Haluk Tatar. Her konuda araştırmacı, tecrübe ettiği her konuyu, bilgiyi, açık yüreklilikle öğreten insan. Attığı her adım kişisel gelişime katkı. Kendisi gelişirken başkalarını da geliştiren ve bu işi gönüllü yapan has adam. Gerçekten has bir karakter. Yaptığı her şey ücretsiz ve insanlık hizmetine sunulmuş durumda youtube videosu olarak izlenmeyi bekliyor.
O gerçek bir istihdamcı. Yaptığı işte bir çok insana da çalışma şansı vermiş. Dil, bilgisayar programları, bazı yazılımları öğrenmeye param yok diye dert edinme. Aç Haluk Ağabeyinin kanalını istediğin zaman izle. Çayını, kahveni al ve otur. Keyfine göre izle, başa sar, durdur. Ne karışan var ne görüşen. Ohh misss. 3000 den fazla videosuyla video canavarı. Üşenmemiş emek vermiş. Haaa. Bazılarına üslubu ters gelebiliyor. Dürüst yaklaşıyor olaya. Şirinlik olsun diye söz cilvesi yapmıyor. Kendine bile söylemediğin üşengeçliğini, ertelemelerini pat pat diye yapıştırıyor suratına. Bence yerinde hareket. Biz insanlar, ağırdan almayı seviyoruz ya. Haluk Tatar, adamı şöyle bir kendine getiriyor.
Makine Mühendisi kardeşim 1979 doğumlu. Sadece eğitim amaçlı değil videoları. Kültürlenmek istersen o konuda da videoları var. Dünya Tarihi, siyaset, güncel olaylar daha niceleri.
Yaptığı iş hafife alınmayacak kadar değerli. Zaman ve emek ister. Kendisi üç dil biliyor ve insanlarda öğrensin diye, pratik , dil anlatım videoları yapmış. Çamur atanlar yok değil. O onlara bile ders verir nitelikte. “Beğenmiyorsan daha iyisini sen yap, gönder, ben yayınlarım.” diyor. Bu kadarda açık yürekli.

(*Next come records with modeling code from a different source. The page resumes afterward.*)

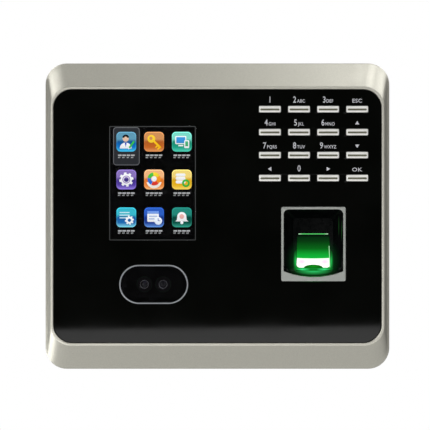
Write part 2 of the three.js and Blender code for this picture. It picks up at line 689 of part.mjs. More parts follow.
function coverCutters() {
  const counterbores = corners(BOSS_X, BOSS_Z, (x, z) =>
    rod(SCREW_HEAD_R + GAP, 0, FLOOR_BACK + SCREW_SINK + SCREW_HEAD_T + 0.2, x, z));
  const bores = corners(BOSS_X, BOSS_Z, (x, z) => rod(SCREW_R + GAP, 0, SPLIT_DEPTH, x, z));
  // A hook goes in through the lower part of its slot and then slides up behind the floor.
  const slotH = HOOK_RISE + HOOK_T + 2 * GAP;
  const slotTop = HOOK_T + GAP;
  const slots = corners(HOOK_X, HOOK_Z, (x, z) =>
    box(HOOK_W + 2 * GAP, slotH, 0, FLOOR_FRONT + 1, x, z + slotTop - slotH / 2));
  const bay = slab(roundedShape(BAY_W, BAY_H, BAY_R), 0, FLOOR_FRONT + 1, BAY_X, BAY_Z);
  const lipNotch = box(LIP_W + 2 * GAP, PLATE_T + 2 * GAP, 0, FLOOR_FRONT + 1, 0, LIP_BOTTOM + PLATE_T / 2);
  const plungerHole = rod(PLUNGER_HEAD_R + 2 * GAP, 0, FLOOR_FRONT + 1, TAMPER_X, TAMPER_Z);
  const lockBore = upright(SCREW_R + GAP, COVER_BOTTOM - 1, COVER_BOTTOM_INSIDE + 1, 0, LOCK_DEPTH);
  const lockSeat = COVER_BOTTOM + SCREW_HEAD_T + 0.2;
  const lockHead = upright(SCREW_HEAD_R + GAP, COVER_BOTTOM - 1, lockSeat, 0, LOCK_DEPTH);
  const flapSeat = box(
    FLAP_W + 2 * GAP, 2 * FLAP_RECESS,
    USB_MID - FLAP_H / 2 - GAP, USB_MID + FLAP_H / 2 + GAP, USB_X, COVER_BOTTOM);
  const usbHole = box(
    USB_W + 2 * GAP, 8,
    USB_MID - USB_T / 2 - GAP, USB_MID + USB_T / 2 + GAP, USB_X, COVER_BOTTOM);
  const grille = Array.from({ length: GRILLE_SLOTS }, (_, slot) => {
    const x = SPEAKER_X + (slot - (GRILLE_SLOTS - 1) / 2) * GRILLE_PITCH;
    return box(GRILLE_SLOT, 8, SPEAKER_MID - 2.6, SPEAKER_MID + 2.6, x, COVER_BOTTOM);
  });
  const repeated = [...counterbores, ...bores, ...slots, ...grille];
  return [...repeated, bay, lipNotch, plungerHole, lockBore, lockHead, flapSeat, usbHole];
}

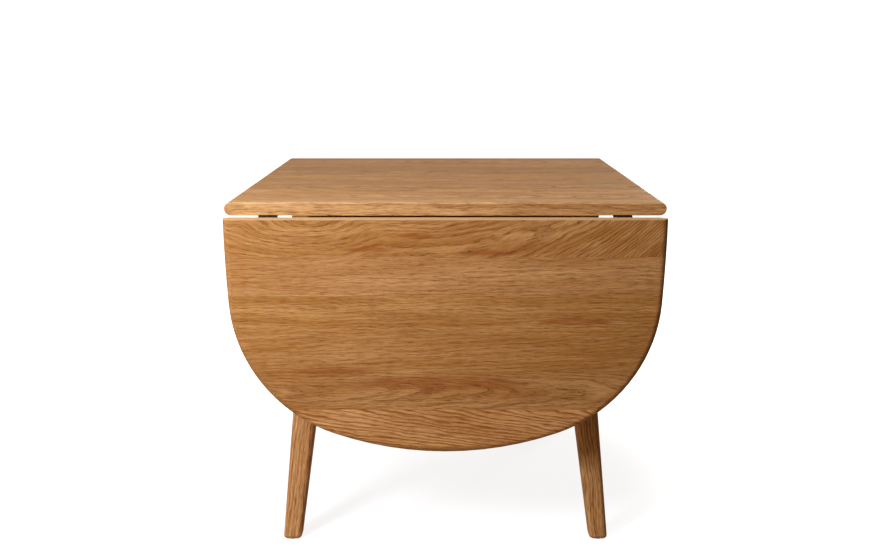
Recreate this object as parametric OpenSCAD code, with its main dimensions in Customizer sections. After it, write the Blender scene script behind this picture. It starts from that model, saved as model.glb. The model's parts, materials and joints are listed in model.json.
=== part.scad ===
// Drop leaf table: a fixed panel on four splayed legs, with a D-shaped leaf
// hinged along its front and rear edges. Both leaves hang at rest.
// +Z is up, the origin is on the floor under the centre of the panel,
// the front is -Y and the hinge lines run along X.

/* [Top] */
// Height of the table top above the floor
table_h = 730; // [650:5:780]
// Width of the panel and the leaves along the hinge line
top_w = 850; // [760:10:1100]
// Depth of the fixed panel between its two hinge edges
top_d = 850; // [760:10:1100]
// Thickness of the panel and the leaves
top_t = 26; // [22:1:34]
// Rounding along the top of the panel's two hinge edges
arris_r = 4; // [2:0.5:6]

/* [Leaves] */
// Length of a leaf from its hinge edge to its far end
leaf_l = 470; // [400:5:560]
// Radius of the long, nearly straight side of a leaf
leaf_side_r = 3000; // [2000:50:4000]
// Radius of the leaf's outer corners
leaf_corner_r = 300; // [220:10:330]
// Radius of the leaf's far end
leaf_end_r = 660; // [600:10:800]

/* [Legs] */
// Side of a leg's square section where it meets the top
leg_top_s = 70; // [56:1:80]
// Side of a leg's square section near the floor
leg_foot_s = 38; // [30:1:50]
// Distance of each leg top's centre inside the panel's side, along X
leg_in_x = 179; // [160:1:220]
// Distance of each leg top's centre inside the hinge edge, along Y
leg_in_y = 159; // [148:1:200]
// How far each foot stands out beyond its leg top, along X and along Y
leg_splay = 78; // [30:1:90]
// Rounding of the leg's lower end
leg_ease = 7; // [3:1:10]

/* [Frame] */
// Height of the four rails
rail_h = 80; // [70:1:110]
// Thickness of the rails
rail_t = 22; // [18:1:26]
// Length of the tenon on each rail end
tenon_l = 20; // [12:1:24]
// Thickness of the tenons
tenon_t = 10; // [8:1:12]
// Height of the cross rail under the middle of the panel
cross_h = 60; // [50:1:66]

/* [Hinges] */
// Distance of each hinge's middle inside the panel's side, along X
hinge_in = 84; // [60:1:120]
// Width of a hinge along its pin
hinge_w = 35; // [30:1:50]
// Length of a hinge plate away from the pin
hinge_l = 38; // [30:1:50]
// Thickness of the hinge plates
hinge_t = 2; // [1.5:0.1:2.2]
// Depth of the hinge pin's axis below the underside of the top
pin_drop = 2.5; // [2.4:0.1:4]
// Radius of the hinge knuckles
knuckle_r = 3.5; // [3:0.1:4.5]
// Radius of the hinge pins
hinge_pin_r = 1.5; // [1.2:0.1:1.8]

/* [Leaf stays] */
// Distance of each stay inside the side rails, along X
stay_off = 40; // [30:1:90]
// Distance of a strut's pivot inside the hinge pin
stay_in = 50; // [46:1:60]
// Depth of a strut's pivot below the hinge pin
stay_down = 30; // [26:1:36]
// Length of a strut between its pivot and its sliding pin
strut_l = 200; // [180:1:220]
// Depth of the sliding pin below the leaf when the leaf is up or down
slide_drop = 16; // [15:0.5:18]
// Width of a strut
strut_w = 16; // [14:1:18]
// Thickness of a strut
strut_t = 3; // [2:0.5:4]
// Thickness of the stay plates
stay_plate_t = 2.5; // [2:0.5:3]
// Radius of the pivot pins and the sliding pins
stay_pin_r = 3; // [2.5:0.1:3.5]

/* [Fasteners] */
// Thread radius of the wood screws
screw_r = 1.8; // [1.5:0.1:2]
// Head radius of the wood screws
screw_head_r = 3.4; // [3.2:0.1:3.6]
// Length of the wood screws that hold hinges and stays
screw_l = 16; // [12:1:18]
// Radius of the corner bolts
bolt_r = 4; // [3:0.5:5]
// Radius of the foot glides
glide_r = 11; // [9:0.5:13]
// Thickness of the foot glides
glide_t = 2; // [1.5:0.5:4]

/* [Clearances] */
// Gap between a raised leaf and the panel
joint_gap = 0.5; // [0.4:0.1:1]
// Gap between still parts that slide together when the table is built
fit_gap = 0.1; // [0.05:0.05:0.3]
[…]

Neden iyi bir kişisel gelişimci? Şöyle. Kişisel gelişim bazılarının nazarında aydınlanmak adına alınan yol demek. Haluk Tatar tamam bunu yapın ama kendinizi de geliştirin mücadelesinde. Dil öğrenin, spor yapın, araştırma yapın, kısaca bir gününüz diğerinin aynısı olmasın diyor. Daha ne desin?
Videoyu yapmış, teknikleri anlatmış, oynatma listesini belirlemiş. Oynatma listesi diye küçümsemeyin, kimileri arka arkaya video yapıyor, izleme sırasını bilmiyorsun. Yol gösteren yok. Haluk Kardeş her şeyi milim milim düşünmüş. Bize de “Armut piş, ağzıma düş.” kısmı kalmış. Yani hazıra konduk. Bundan iyisi Şam”da kayısı.
Sevgiyle kalın. Bu arada kitaplarına da bir bakın derim.